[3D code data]
╔══
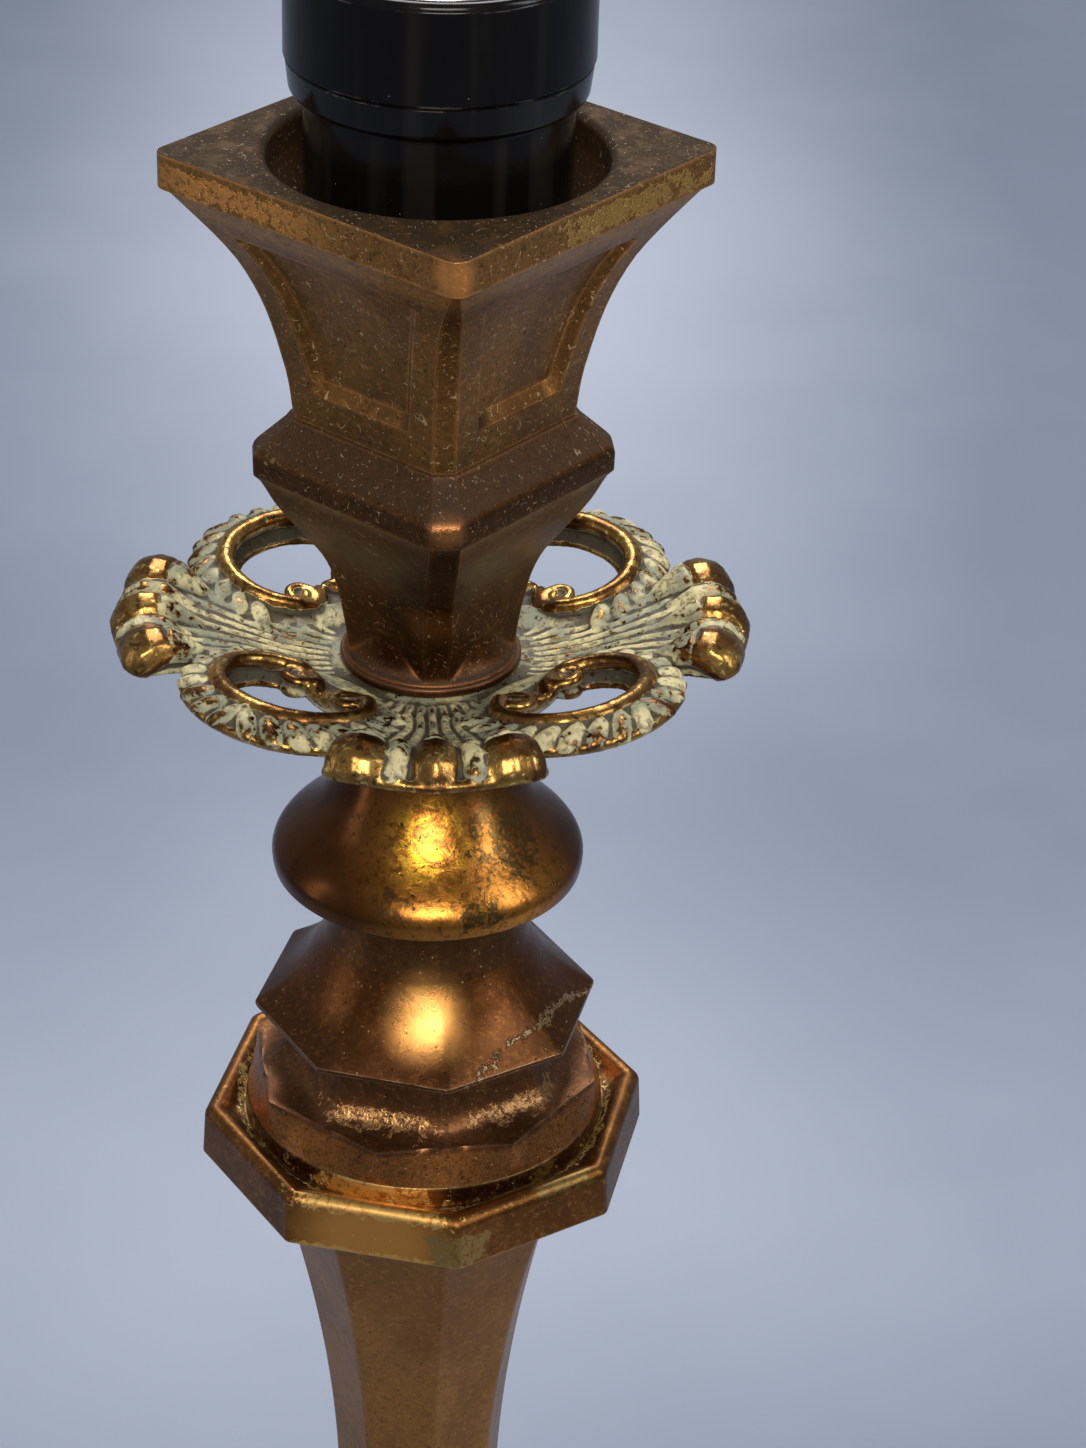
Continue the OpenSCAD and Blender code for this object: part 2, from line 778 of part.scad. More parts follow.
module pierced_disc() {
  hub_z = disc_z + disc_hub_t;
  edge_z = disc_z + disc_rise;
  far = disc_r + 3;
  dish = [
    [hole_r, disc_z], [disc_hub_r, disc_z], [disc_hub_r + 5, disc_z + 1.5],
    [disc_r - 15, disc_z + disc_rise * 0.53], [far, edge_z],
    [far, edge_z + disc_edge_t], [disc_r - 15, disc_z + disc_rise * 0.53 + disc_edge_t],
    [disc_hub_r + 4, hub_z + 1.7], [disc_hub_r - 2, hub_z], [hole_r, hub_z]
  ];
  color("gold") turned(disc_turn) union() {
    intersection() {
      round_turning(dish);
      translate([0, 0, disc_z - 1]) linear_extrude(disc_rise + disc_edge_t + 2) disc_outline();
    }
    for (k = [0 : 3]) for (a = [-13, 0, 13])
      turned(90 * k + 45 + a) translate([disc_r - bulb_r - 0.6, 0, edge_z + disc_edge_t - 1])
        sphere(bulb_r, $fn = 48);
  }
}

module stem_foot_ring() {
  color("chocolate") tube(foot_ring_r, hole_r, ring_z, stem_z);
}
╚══
╔══
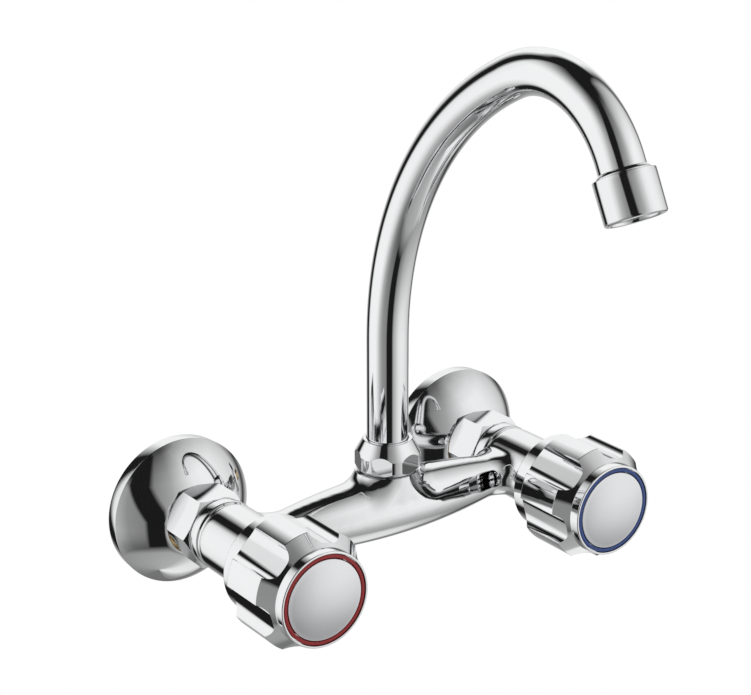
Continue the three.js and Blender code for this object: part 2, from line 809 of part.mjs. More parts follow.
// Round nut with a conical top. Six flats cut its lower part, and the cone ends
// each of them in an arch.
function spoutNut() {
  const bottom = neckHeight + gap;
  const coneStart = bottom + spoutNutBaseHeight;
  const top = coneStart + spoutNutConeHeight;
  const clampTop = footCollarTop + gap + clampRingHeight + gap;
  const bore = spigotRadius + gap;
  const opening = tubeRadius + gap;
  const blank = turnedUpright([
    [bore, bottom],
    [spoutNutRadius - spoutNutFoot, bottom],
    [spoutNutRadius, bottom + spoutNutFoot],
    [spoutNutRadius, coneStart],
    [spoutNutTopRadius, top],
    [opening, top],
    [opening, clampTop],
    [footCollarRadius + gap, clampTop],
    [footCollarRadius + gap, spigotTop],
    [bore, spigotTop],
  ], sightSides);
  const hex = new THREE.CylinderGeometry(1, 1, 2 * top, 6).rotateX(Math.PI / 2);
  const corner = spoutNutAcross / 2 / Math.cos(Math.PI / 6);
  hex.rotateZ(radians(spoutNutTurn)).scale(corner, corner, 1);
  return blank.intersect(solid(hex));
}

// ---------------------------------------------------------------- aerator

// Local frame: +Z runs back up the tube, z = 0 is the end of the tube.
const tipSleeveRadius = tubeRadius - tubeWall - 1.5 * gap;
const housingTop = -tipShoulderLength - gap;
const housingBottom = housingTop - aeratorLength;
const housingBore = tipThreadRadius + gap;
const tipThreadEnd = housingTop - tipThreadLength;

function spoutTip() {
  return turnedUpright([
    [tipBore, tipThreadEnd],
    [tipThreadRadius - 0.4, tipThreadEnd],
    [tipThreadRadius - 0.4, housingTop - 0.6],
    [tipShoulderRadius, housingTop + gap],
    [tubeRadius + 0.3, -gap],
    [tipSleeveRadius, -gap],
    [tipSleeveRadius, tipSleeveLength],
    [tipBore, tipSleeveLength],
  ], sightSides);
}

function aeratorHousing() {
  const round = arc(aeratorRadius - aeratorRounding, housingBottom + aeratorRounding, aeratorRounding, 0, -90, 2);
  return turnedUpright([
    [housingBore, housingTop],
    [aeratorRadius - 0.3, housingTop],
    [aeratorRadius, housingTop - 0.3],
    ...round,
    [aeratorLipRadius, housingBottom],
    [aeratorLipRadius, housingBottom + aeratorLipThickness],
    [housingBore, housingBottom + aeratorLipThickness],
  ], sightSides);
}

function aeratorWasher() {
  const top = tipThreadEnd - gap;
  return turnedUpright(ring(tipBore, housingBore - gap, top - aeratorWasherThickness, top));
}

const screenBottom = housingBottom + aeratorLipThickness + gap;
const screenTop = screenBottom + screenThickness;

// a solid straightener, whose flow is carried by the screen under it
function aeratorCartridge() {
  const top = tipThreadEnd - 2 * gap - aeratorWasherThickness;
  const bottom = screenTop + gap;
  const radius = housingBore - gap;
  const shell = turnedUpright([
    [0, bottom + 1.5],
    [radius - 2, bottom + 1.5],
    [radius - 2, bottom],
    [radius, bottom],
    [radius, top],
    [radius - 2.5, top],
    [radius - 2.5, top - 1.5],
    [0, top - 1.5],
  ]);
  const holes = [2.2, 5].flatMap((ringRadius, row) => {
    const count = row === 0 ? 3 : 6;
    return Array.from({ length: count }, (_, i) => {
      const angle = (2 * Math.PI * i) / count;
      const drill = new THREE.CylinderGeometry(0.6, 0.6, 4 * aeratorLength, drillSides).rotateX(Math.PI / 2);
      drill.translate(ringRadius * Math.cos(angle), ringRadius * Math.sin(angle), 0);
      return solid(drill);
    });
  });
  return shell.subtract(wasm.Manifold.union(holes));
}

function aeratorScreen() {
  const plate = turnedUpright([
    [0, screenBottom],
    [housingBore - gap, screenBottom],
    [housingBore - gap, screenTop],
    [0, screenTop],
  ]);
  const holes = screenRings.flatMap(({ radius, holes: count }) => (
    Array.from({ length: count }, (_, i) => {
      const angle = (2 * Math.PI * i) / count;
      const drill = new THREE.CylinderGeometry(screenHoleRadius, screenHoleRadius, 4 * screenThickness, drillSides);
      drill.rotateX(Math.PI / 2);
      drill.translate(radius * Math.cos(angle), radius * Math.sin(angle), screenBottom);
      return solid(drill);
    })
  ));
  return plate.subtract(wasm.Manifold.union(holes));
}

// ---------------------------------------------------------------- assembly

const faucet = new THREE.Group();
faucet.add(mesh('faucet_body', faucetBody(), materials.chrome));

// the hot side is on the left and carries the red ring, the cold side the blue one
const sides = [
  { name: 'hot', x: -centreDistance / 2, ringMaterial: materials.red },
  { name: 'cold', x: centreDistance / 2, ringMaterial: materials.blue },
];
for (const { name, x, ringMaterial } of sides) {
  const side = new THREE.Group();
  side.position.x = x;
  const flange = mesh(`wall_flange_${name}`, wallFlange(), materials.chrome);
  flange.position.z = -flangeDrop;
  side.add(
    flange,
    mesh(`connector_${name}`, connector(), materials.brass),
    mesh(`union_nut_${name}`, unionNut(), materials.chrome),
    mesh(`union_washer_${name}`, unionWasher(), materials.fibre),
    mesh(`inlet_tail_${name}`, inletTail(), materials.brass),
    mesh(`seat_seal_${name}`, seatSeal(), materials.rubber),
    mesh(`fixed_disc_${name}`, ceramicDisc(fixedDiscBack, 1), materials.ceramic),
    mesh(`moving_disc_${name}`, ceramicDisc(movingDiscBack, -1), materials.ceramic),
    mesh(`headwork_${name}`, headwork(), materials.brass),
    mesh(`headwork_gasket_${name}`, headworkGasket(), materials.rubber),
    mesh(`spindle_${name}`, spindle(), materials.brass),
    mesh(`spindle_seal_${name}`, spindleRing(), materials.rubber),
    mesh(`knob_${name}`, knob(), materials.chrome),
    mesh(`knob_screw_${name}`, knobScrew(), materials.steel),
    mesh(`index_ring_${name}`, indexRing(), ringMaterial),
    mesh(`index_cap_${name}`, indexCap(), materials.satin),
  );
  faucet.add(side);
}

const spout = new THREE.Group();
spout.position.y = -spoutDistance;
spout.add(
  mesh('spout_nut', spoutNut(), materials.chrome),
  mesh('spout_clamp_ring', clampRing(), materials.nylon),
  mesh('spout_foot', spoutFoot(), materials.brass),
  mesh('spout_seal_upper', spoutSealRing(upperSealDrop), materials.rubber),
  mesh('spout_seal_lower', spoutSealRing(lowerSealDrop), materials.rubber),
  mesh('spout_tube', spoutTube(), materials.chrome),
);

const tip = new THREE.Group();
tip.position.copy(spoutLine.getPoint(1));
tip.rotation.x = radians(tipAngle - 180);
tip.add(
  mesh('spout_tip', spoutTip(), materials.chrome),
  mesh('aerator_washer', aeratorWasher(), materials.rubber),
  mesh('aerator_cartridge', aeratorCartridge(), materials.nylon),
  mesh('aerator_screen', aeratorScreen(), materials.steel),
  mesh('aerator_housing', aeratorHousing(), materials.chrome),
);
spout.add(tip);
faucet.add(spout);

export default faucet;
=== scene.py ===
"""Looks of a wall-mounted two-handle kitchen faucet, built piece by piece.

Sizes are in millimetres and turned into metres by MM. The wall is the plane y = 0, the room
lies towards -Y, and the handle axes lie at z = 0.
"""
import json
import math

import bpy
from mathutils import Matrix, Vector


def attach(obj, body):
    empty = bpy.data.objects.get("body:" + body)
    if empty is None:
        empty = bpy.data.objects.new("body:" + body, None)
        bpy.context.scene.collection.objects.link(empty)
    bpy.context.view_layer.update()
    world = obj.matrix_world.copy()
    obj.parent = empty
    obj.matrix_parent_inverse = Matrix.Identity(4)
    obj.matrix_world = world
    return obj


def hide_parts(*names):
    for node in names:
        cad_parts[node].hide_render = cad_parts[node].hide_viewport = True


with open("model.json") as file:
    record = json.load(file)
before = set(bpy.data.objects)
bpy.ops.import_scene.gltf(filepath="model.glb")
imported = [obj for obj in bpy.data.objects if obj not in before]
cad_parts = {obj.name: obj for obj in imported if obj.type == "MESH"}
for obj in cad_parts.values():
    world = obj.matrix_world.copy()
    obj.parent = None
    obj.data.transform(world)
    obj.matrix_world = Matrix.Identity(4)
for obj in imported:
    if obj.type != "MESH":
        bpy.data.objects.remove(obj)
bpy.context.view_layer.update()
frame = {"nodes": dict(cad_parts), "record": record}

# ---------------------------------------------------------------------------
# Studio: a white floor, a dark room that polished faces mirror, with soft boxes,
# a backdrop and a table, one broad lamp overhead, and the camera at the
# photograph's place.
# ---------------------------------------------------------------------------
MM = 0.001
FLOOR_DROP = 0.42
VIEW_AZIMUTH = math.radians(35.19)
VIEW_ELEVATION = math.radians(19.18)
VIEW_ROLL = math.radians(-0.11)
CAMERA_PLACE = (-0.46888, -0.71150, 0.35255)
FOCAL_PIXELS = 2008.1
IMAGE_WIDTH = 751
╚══
**DESCRIPTION OF THE TASK**
Take exactly the lines from the one containing "if empty is" through the one containing "IMAGE_WIDTH = 751" in the data above, and output them with nothing added.

**FULL SOLUTION**
    if empty is None:
        empty = bpy.data.objects.new("body:" + body, None)
        bpy.context.scene.collection.objects.link(empty)
    bpy.context.view_layer.update()
    world = obj.matrix_world.copy()
    obj.parent = empty
    obj.matrix_parent_inverse = Matrix.Identity(4)
    obj.matrix_world = world
    return obj


def hide_parts(*names):
    for node in names:
        cad_parts[node].hide_render = cad_parts[node].hide_viewport = True


with open("model.json") as file:
    record = json.load(file)
before = set(bpy.data.objects)
bpy.ops.import_scene.gltf(filepath="model.glb")
imported = [obj for obj in bpy.data.objects if obj not in before]
cad_parts = {obj.name: obj for obj in imported if obj.type == "MESH"}
for obj in cad_parts.values():
    world = obj.matrix_world.copy()
    obj.parent = None
    obj.data.transform(world)
    obj.matrix_world = Matrix.Identity(4)
for obj in imported:
    if obj.type != "MESH":
        bpy.data.objects.remove(obj)
bpy.context.view_layer.update()
frame = {"nodes": dict(cad_parts), "record": record}

# ---------------------------------------------------------------------------
# Studio: a white floor, a dark room that polished faces mirror, with soft boxes,
# a backdrop and a table, one broad lamp overhead, and the camera at the
# photograph's place.
# ---------------------------------------------------------------------------
MM = 0.001
FLOOR_DROP = 0.42
VIEW_AZIMUTH = math.radians(35.19)
VIEW_ELEVATION = math.radians(19.18)
VIEW_ROLL = math.radians(-0.11)
CAMERA_PLACE = (-0.46888, -0.71150, 0.35255)
FOCAL_PIXELS = 2008.1
IMAGE_WIDTH = 751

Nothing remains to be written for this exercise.